Recently I picked a Northern Spy apple that was 3 1/2″ x 4″. It was a handsome specimen of this hardy variety, red, with some areas of yellow. This is the tree that we planted in memory of Aunt Mary in 1975.

Of the two sisters, Mary and Margaret, maiden ladies in the terminology of the past, Mary was the stern one. They were my husband’s aunts and lived here before us. Mary was in charge of outdoor things, and Margaret, the gentle one, oversaw the kitchen and household matters.

When Margaret died in 1969, we planted a yellow transparent apple tree in her memory. It seemed to fit her kinder, more accepting personality.

When Aunt Mary died, the Northern Spy seemed the fitting variety to plant. This winter-keeping apple, firm, unbending, is ready from now through November. Under the right conditions, it may keep well into spring. “The flesh is very juicy, crisp and most excellent for either dessert or culinary uses.”

So says the two volume “The Apples of New York”, a book my husband gave me soon after we moved here to help me sort the apple varieties on this place. The Rev. James Converse, who lived here two hundred years ago, was described as an early pomologist, and I like to think that some of the trees here now are related to the trees he planted.

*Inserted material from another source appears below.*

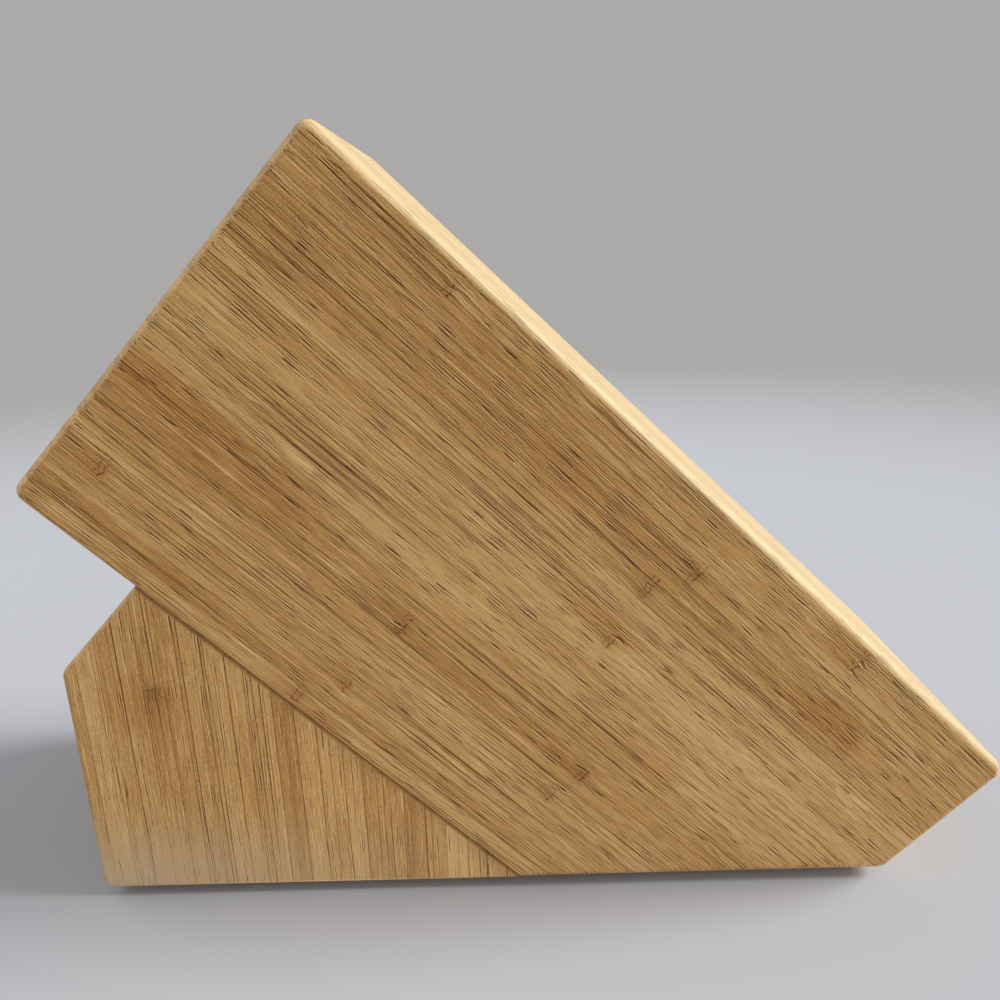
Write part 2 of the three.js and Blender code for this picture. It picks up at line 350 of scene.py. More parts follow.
def make_screws(material):
    for node in nodes_named("bumper_screw_"):
        low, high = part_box(node)
        centre = (low + high) / 2
        thread_start = low.z + SCREW_HEAD_HEIGHT + AXIS_RADIUS

        def reshape(radius, z, angle):
            return thread_radius(radius, z, angle) if z > thread_start else radius

        bm = turned(screw_profile(low.z, high.z), reshape)
        close_with_recess(bm, low.z)
        bmesh.ops.translate(bm, verts=bm.verts, vec=(centre.x, centre.y, 0))
        shade(finish_object(f"{node}_looks", bm, material, node))


def cross_outline(bm, scale, z):
    """The corners of a plus, anticlockwise: two at each arm's end, then the one before the next."""
    corners = []
    for arm in range(CROSS_ARMS):
        turn = Matrix.Rotation(2 * math.pi * arm / CROSS_ARMS, 2)
        for x, y in ((CROSS_LENGTH, -CROSS_WIDTH / 2), (CROSS_LENGTH, CROSS_WIDTH / 2),
                     (CROSS_WIDTH / 2, CROSS_WIDTH / 2)):
            corner = turn @ Vector((x, y)) * scale
            corners.append(bm.verts.new((corner.x, corner.y, z)))
    return corners


def close_with_recess(bm, low):
    """Closes a turned screw head, whose first ring is open, with a flat face and a cross recess."""
    bm.verts.ensure_lookup_table()
    rim = bm.verts[:TURN_STEPS]
    mouth = cross_outline(bm, 1.0, low)
    floor = cross_outline(bm, CROSS_TAPER, low + CROSS_DEPTH)
    part = TURN_STEPS // CROSS_ARMS
    corners_each = len(mouth) // CROSS_ARMS
    for arm in range(CROSS_ARMS):
        arc = [rim[(arm * part - part // 2 + k) % TURN_STEPS] for k in range(part + 1)]
        notch = [mouth[corners_each * arm + k] for k in (2, 1, 0, -1)]
        bm.faces.new(arc + notch)
    for i in range(len(mouth)):
        bm.faces.new((mouth[i - 1], mouth[i], floor[i], floor[i - 1]))
    bm.faces.new(floor)
    bmesh.ops.recalc_face_normals(bm, faces=bm.faces)


def make_dowels(material):
    """Fluted dowels with chamfered ends. They stand square to the body's underside."""
    for node in nodes_named("dowel_"):
        low, high = body_span(node)
        centre = (low + high) / 2
        radius = (high.y - low.y) / 2
        half = (high.z - low.z) / 2

        def fluted(r, z, angle):
            wave = 0.5 - 0.5 * math.cos(DOWEL_FLUTES * angle)
            return r - DOWEL_FLUTE_DEPTH * wave * (r / radius)

        profile = (
            (0, -half),
            (radius - DOWEL_CHAMFER, -half),
            (radius, -half + DOWEL_CHAMFER),
            (radius, half - DOWEL_CHAMFER),
            (radius - DOWEL_CHAMFER, half),
            (0, half),
        )
        bm = turned(profile, fluted)
        bmesh.ops.transform(bm, verts=bm.verts, matrix=FROM_BODY @ Matrix.Translation(centre))
        shade(finish_object(f"{node}_looks", bm, material, node))


# ---- Node helper ---------------------------------------------------------------------------------


class Tree:
    """A material's node tree, with short calls for the nodes that this script uses."""

    def __init__(self, name):
        self.material = bpy.data.materials.new(name)
        self.material.use_nodes = True
        self.nodes = self.material.node_tree.nodes
        self.links = self.material.node_tree.links
        self.shader = self.nodes["Principled BSDF"]

    def put(self, socket, value):
        """Links value into socket if it is a socket, and otherwise sets it there."""
        if isinstance(value, bpy.types.NodeSocket):
            self.links.new(value, socket)
        else:
            socket.default_value = value

    def add(self, kind, *values, **settings):
        node = self.nodes.new("ShaderNode" + kind)
        for key, value in settings.items():
            setattr(node, key, value)
        for socket, value in zip(node.inputs, values):
            self.put(socket, value)
        return node

    def math(self, operation, *values):
        return self.add("Math", *values, operation=operation).outputs[0]

    def plus(self, *values):
        total = values[0]
        for value in values[1:]:
            total = self.math("ADD", total, value)
        return total

    def times(self, *values):
        product = values[0]
        for value in values[1:]:
            product = self.math("MULTIPLY", product, value)
        return product

    def centred(self, value, weight=1.0):
        """A value between 0 and 1, moved to lie about 0 and weighted."""
        return self.times(self.math("SUBTRACT", value, 0.5), weight)

    def size(self, value):
        return self.math("ABSOLUTE", value)

    def opposite(self, value):
        return self.math("SUBTRACT", 1.0, value)

    def largest(self, *values):
        largest = values[0]
        for value in values[1:]:
            largest = self.math("MAXIMUM", largest, value)
        return largest

    def coordinate(self, kind):
        return self.add("TexCoord").outputs[kind]

    def scaled(self, vector, factors):
        return self.add("VectorMath", vector, factors, operation="MULTIPLY").outputs[0]

    def millimetres(self):
        """The place on the piece, in millimetres."""
        return self.scaled(self.coordinate("Object"), (1 / MM, 1 / MM, 1 / MM))

    def dot(self, vector, axis):
        node = self.add("VectorMath", vector, axis, operation="DOT_PRODUCT")
        return node.outputs["Value"]

    def combine(self, x, y, z):
        return self.add("CombineXYZ", x, y, z).outputs[0]

    def noise(self, vector, detail=0.0):
        node = self.add("TexNoise")
        self.put(node.inputs["Vector"], vector)
        self.put(node.inputs["Scale"], 1.0)
        self.put(node.inputs["Detail"], detail)
        return node.outputs[0]

    def stretched_noise(self, places, scales, detail=0.0):
        """Noise over three ways, each with its own scale. A scale of 1 needs no node."""
        ways = [place if scale == 1 else self.times(place, scale)
                for place, scale in zip(places, scales)]
        return self.noise(self.combine(*ways), detail)

    def white(self, x, y):
        """Three random numbers for each pair of whole numbers."""
        node = self.add("TexWhiteNoise", noise_dimensions="2D")
        self.put(node.inputs["Vector"], self.combine(x, y, 0.0))
        parts = self.add("SeparateColor", node.outputs["Color"])
        return parts.outputs[0], parts.outputs[1], parts.outputs[2]

    def ramp(self, value, low, high, out_low=0.0, out_high=1.0):
        """A smooth step from out_low to out_high as value goes from low to high."""
        node = self.add("MapRange", interpolation_type="SMOOTHSTEP")
        for key, number in (("Value", value), ("From Min", low), ("From Max", high),
                            ("To Min", out_low), ("To Max", out_high)):
            self.put(node.inputs[key], number)
        return node.outputs[0]

    def blend(self, factor, a, b, mode="MIX"):
        """Colour a, turning into b, or with MULTIPLY into a times b, as factor goes from 0 to 1.
        Each colour is a socket or three numbers."""
        node = self.add("Mix", data_type="RGBA", blend_type=mode)
        sockets = {socket.identifier: socket for socket in [*node.inputs, *node.outputs]}
        self.put(sockets["Factor_Float"], factor)
        for key, colour in (("A_Color", a), ("B_Color", b)):
            is_socket = isinstance(colour, bpy.types.NodeSocket)
            self.put(sockets[key], colour if is_socket else (*colour, 1))
        return sockets["Result_Color"]

    def shaded(self, colour, shade):
        """A plain colour made darker or lighter."""
        return self.blend(1.0, self.combine(shade, shade, shade), colour, "MULTIPLY")

    def colours(self, value, stops):
        """A colour ramp through (position, (red, green, blue)) stops."""
        node = self.add("ValToRGB", value)
        elements = node.color_ramp.elements
        while len(elements) < len(stops):
            elements.new(0.5)
        for element, (position, colour) in zip(elements, stops):
            element.position = position
            element.color = (*colour, 1)
        return node.outputs[0]

    def bump(self, height, distance):
        node = self.add("Bump")
        self.put(node.inputs["Distance"], distance)
        self.put(node.inputs["Height"], height)
        self.put(self.shader.inputs["Normal"], node.outputs[0])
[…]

From this book I learned that the Northern Spy variety originated in East Bloomfield, New York. It was planted with seedling trees brought from Salisbury, Connecticut, about the year 1800. In 1852 the Americn Pomological Society listed it as a variety worthy of general cultivation.

The tree itself is described as having “vigorous branches: long, moderately stout, curved.” This description immediately brings to mind a picture of son Graham on his riding mower, leaning back almost ninety degrees, to avoid those “stout, curved” branches. This year the apples are nearly perfect, and we have the best crop we have ever had.

Usually, I just let the apples drop and I pick up what is on the ground. The overnight visiting deer and I share the crop. But this year I decided not to be so generous and I have gotten out the long-handled apple picker to get the remaining crop.

That’s how I gathered in that amazing specimen, 3 1/2″ x 4″.

Writer and historian Edith Hunter lives in Weathersfield Center.